__Instruction__
Determine how many lines hold "bodies" and give only that number.

__Supplied data__
-------

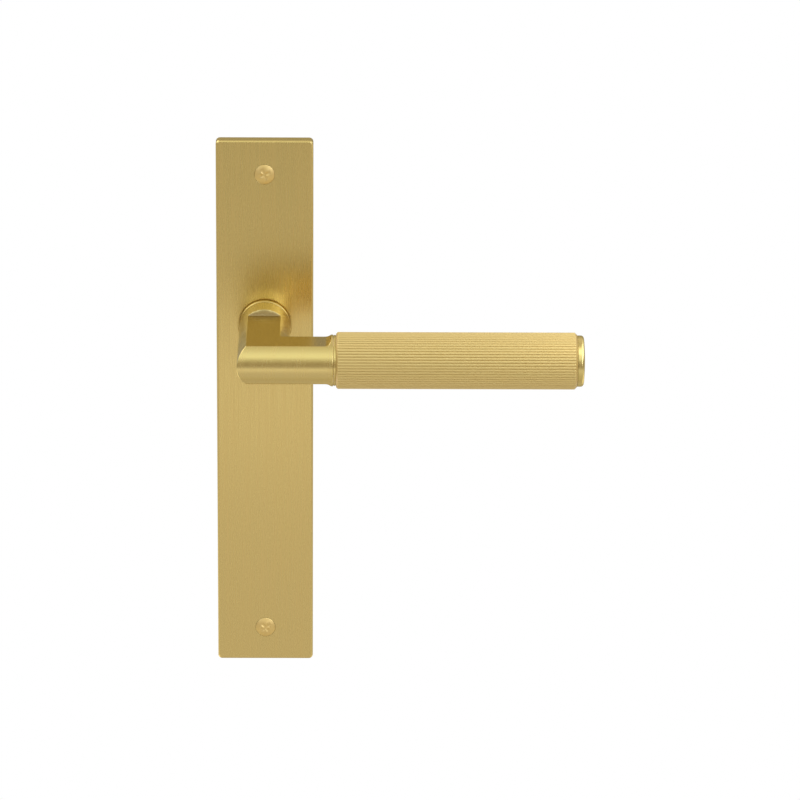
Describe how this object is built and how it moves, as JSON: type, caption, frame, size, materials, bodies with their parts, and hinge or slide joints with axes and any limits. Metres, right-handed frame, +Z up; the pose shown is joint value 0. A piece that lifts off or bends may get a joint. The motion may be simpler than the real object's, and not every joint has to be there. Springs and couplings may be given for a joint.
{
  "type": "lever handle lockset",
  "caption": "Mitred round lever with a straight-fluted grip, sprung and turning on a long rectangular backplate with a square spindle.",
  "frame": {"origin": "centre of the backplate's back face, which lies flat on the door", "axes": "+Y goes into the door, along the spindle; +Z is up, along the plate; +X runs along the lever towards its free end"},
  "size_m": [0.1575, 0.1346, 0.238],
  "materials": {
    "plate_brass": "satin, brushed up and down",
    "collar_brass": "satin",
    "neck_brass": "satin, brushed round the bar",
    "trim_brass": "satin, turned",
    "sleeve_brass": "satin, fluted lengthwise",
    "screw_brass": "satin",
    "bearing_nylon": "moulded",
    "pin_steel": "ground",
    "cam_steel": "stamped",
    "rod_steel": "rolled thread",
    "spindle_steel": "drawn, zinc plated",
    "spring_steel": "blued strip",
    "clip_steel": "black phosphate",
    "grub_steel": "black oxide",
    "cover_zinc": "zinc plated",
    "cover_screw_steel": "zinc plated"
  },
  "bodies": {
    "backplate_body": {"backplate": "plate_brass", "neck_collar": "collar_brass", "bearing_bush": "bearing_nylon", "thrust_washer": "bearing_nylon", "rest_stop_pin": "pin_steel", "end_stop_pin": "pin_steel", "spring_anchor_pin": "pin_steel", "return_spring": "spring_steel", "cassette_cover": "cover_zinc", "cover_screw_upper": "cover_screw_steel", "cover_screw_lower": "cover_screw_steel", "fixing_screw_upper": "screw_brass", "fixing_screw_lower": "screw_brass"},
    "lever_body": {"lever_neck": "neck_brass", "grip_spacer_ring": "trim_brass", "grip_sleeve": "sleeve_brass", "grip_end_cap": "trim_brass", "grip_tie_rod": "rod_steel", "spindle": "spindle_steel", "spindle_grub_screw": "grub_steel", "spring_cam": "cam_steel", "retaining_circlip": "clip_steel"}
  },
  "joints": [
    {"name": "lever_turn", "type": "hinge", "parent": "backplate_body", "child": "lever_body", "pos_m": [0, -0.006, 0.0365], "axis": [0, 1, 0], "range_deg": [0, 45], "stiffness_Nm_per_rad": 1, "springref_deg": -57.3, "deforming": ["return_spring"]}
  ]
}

-------

__Response to this task__
2